You might fully automate manufacturing and give everyone alive today their own personal galaxy cluster [0] and it’s still finite.

Big, still finite.

> If it's GDP (which the article linked earlier did), well, in many developed countries, population has been decreasing despite increasing GDP. So this issue does not prevent growth.

Indeed it is decreasing. Yet you may have to enforce that, because subgroups that grow faster rapidly dominate. This is unavoidable unless you take active measures to prevent it, because that’s what evolution does. (You can because evolution is dumb, but you have to).

(I’d argue that in such a case, the license to reproduce would constitute a currency and in that currency humanity today world seem unimaginably wealthy; however this is not something I am prepared to make a keystone argument).

> We don't have to run consciousness continuously.

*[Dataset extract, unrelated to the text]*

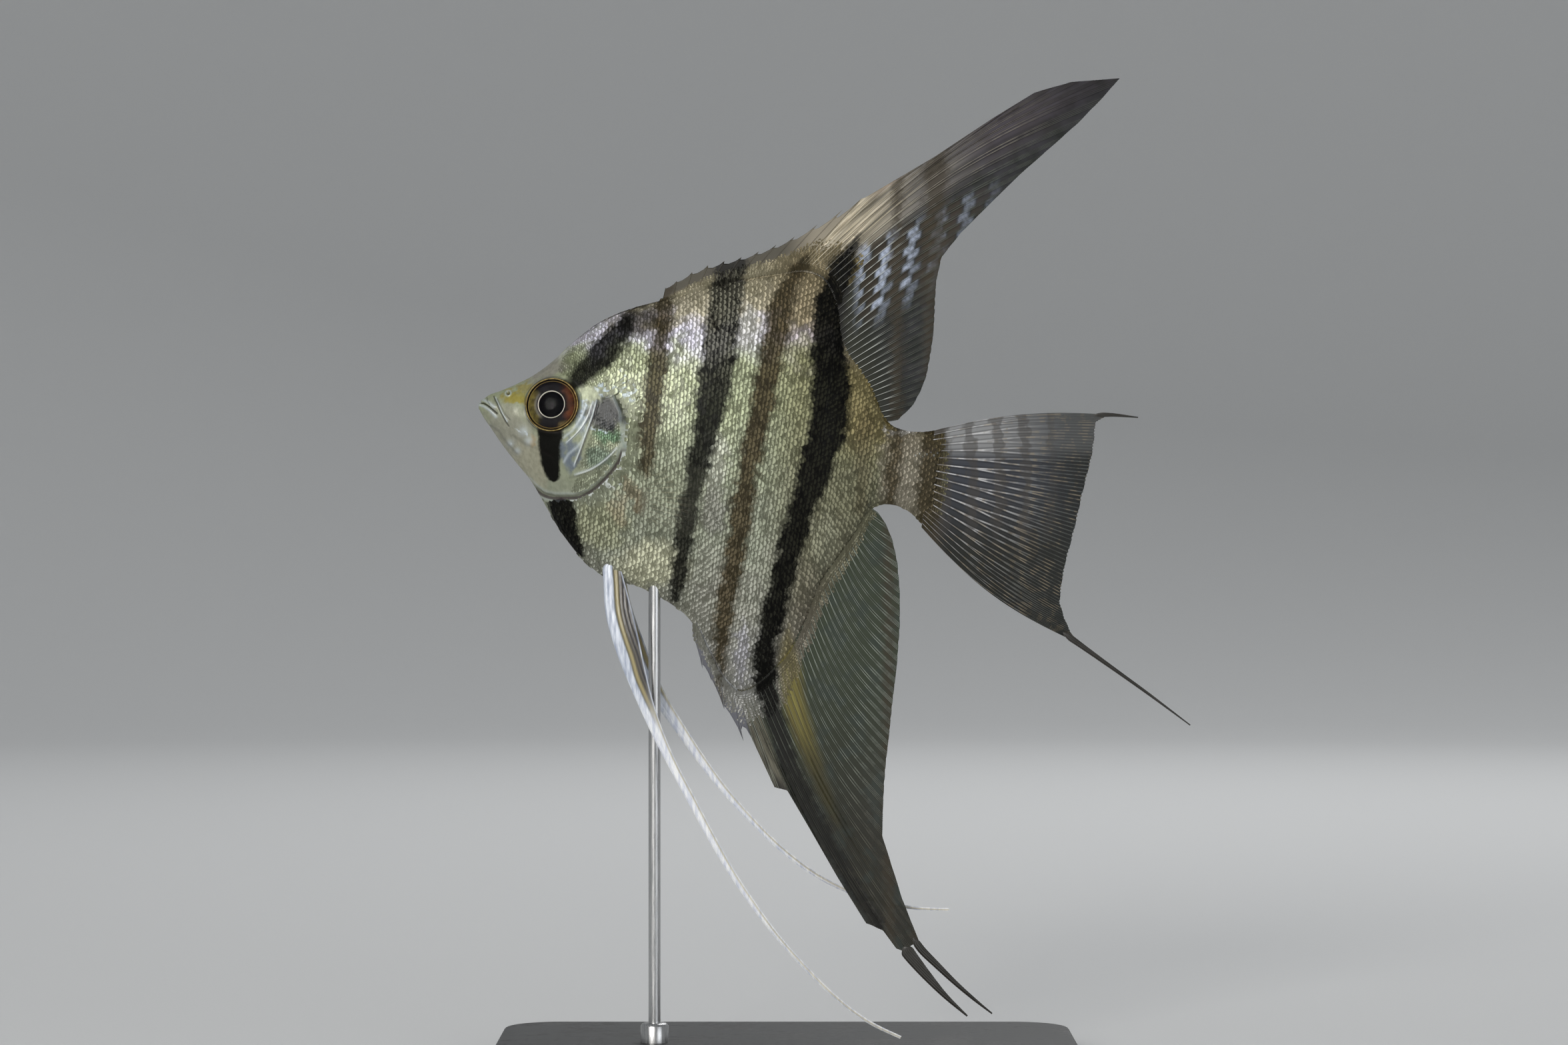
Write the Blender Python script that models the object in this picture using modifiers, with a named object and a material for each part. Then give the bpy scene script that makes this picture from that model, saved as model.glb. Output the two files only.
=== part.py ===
"""A freshwater angelfish, life size, held by a plain display stand.

The fish faces -X with its left side to -Y, and its axis tilts a little snout up. The tables
below are in millimetres; every object is made in metres. The origin is the middle of the
stand's underside.
"""

import math

import bmesh
import bpy
from mathutils import Matrix, Vector

MM = 0.001
GAP = 0.3  # clear space between neighbouring pieces
REACH = 12.0  # how far the cutters run past the midline, more than the fish's half-width
SHARP_ANGLE = math.radians(40)  # the stand's edges above this stay crisp

# Display stand
BASE_LENGTH, BASE_DEPTH, BASE_THICK = 96.0, 60.0, 4.0
BASE_CORNER, BASE_CORNER_STEPS = 9.0, 6
BASE_EDGE, BASE_EDGE_STEPS = 0.6, 2
ROD_RADIUS, ROD_X, ROD_TOP = 1.0, -21.8, 82.0
SOCKET_START = 60.0  # the cutter of the rod's socket starts this high, below the belly

# Sections of the body from the lips to the root of the tail fin:
# top x, top z, bottom x, bottom z, half-width, and how lens-like the section is
# (0.5 is an ellipse, 1 comes to a keel).
BODY = [
    (-50.4, 110.0, -51.0, 108.5, 1.0, 0.50),
    (-49.2, 111.0, -50.2, 107.0, 2.0, 0.50),
    (-47.3, 111.7, -48.7, 104.8, 2.8, 0.50),
    (-44.7, 112.8, -46.9, 102.2, 3.6, 0.52),
    (-41.8, 114.3, -44.8, 99.5, 4.4, 0.55),
    (-38.8, 116.5, -42.3, 96.4, 5.2, 0.56),
    (-35.8, 119.3, -39.8, 92.1, 5.9, 0.58),
    (-32.5, 121.9, -37.1, 87.6, 6.4, 0.59),
    (-29.0, 123.9, -33.4, 83.1, 6.8, 0.59),
    (-25.0, 125.4, -29.5, 80.4, 7.0, 0.59),
    (-20.5, 126.6, -24.6, 79.0, 7.1, 0.61),
    (-16.0, 128.1, -19.6, 76.4, 7.1, 0.68),
    (-11.0, 129.6, -15.9, 73.3, 7.0, 0.77),
    (-6.0, 130.7, -13.3, 68.2, 6.8, 0.87),
    (-1.2, 131.5, -11.0, 63.9, 6.5, 0.94),
    (3.0, 132.0, -7.9, 61.3, 6.1, 1.00),
    (6.6, 130.6, -4.4, 62.5, 5.7, 1.00),
    (8.7, 127.0, -1.4, 65.2, 5.3, 0.97),
    (9.2, 122.6, 1.3, 68.4, 4.9, 0.93),
    (10.3, 119.0, 3.6, 73.2, 4.5, 0.87),
    (12.2, 116.0, 5.9, 79.2, 4.1, 0.80),
    (14.1, 112.8, 8.9, 83.6, 3.7, 0.75),
    (15.6, 109.0, 11.7, 87.6, 3.3, 0.70),
    (16.9, 106.3, 14.1, 91.8, 3.0, 0.65),
    (19.3, 105.1, 17.2, 92.5, 2.6, 0.60),
    (22.2, 104.8, 20.3, 91.2, 2.1, 0.57),
    (25.6, 105.1, 23.2, 88.2, 1.2, 0.55),
]
SECTIONS_PER_ROW = 2
SIDE_POINTS = 12  # spaces from keel to back along one side of a section
WIDEST_RISE = 1.15  # over 1 puts the widest place above the middle of the section

# Lines that part the body, each a closed outline, anticlockwise seen from the left side
HEAD_REGION = [
    (-60, 88), (-43.5, 93.0), (-41.0, 94.6), (-38.2, 93.6), (-35.2, 93.6), (-32.6, 94.6),
    (-30.2, 96.7), (-28.1, 98.9), (-26.8, 101.4), (-26.2, 104.8), (-26.6, 109), (-28.2, 114),
    (-29.8, 120), (-30.6, 126), (-31, 135), (-60, 135),
]
JAW_REGION = [
    (-56, 109.6), (-56, 96), (-44.6, 97.6), (-43.6, 101.2), (-45.6, 105.4), (-47.6, 107.5),
    (-49.9, 109.3),
]
GILL_REGION = [
    (-42.5, 95.0), (-41, 90), (-22, 90), (-22, 112.2), (-30.4, 112.2), (-31.6, 108.6),
    (-34.3, 103.8), (-37.4, 100.2), (-40.4, 97.2),
]
TAIL_REGION = [(13.2, 84), (45, 84), (45, 114), (16.6, 114)]
GILL_FLOOR = 3.0  # distance from the midline to the inner face of a gill cover

# Eyes: flattened balls that look out square to the slope of the head
EYE_CENTRE = (-38.4, 4.4, 109.0)
EYE_RADIUS, EYE_HALF_DEPTH = 4.5, 2.1
EYE_FORWARD, EYE_UP = math.radians(10), math.radians(8)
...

Can also just run them all slower.

In neither case does this sound like an economy “growing” to me, but let’s say it is:

Still only a finite quantity of stuff in any given light cone upon which to record the state.

In the extreme case your storage is multi-AU wavelength photons on the edge of turning into a Kugelblitz black hole after all the stars have gone dark and the CMB has redshifted beyond detectability, and that’s still finite.

I’m happy to believe that in my lifetime we’ll develop the tech to begin turn Mercury into a Dyson swarm and directly colonise half the accessible universe [0], but it’s still finite, there’s still a limit.

Exponential growth hits even big numbers much faster than most people expect.

You ever played an idle game? I find them annoyingly compelling, but they all seem to show this behaviour, rapidly getting into numbers much larger than quantities of any category of stuff in the real universe.

[0] https://youtu.be/zQTfuI-9jIo


>Yet you may have to enforce that, because subgroups that grow faster rapidly dominate.

We don't see this in developed states today. Unless increasing costs of childrearing is its own way of creating a limit.

>Still only a finite quantity of stuff in any given light cone upon which to record the state.

But we're not going to reach that limit. For each increase in population*, we can increase the suspension/decrease speed and no one will even be able to notice.

Growth is 'infinite' here inasmuch the growth function is monotonic - but it's asymptotic, and the total energy expenditure is always finite.

Also, we're talking about such a huge timescale, one wonders what people will discover that could upend our picture of the universe.

* Which again, doesn't have to happen under the definition of growth the article used.


> Pick a population growth rate

0%. Many developed economies are already below replacement. No reason to expect population growth to continue forever.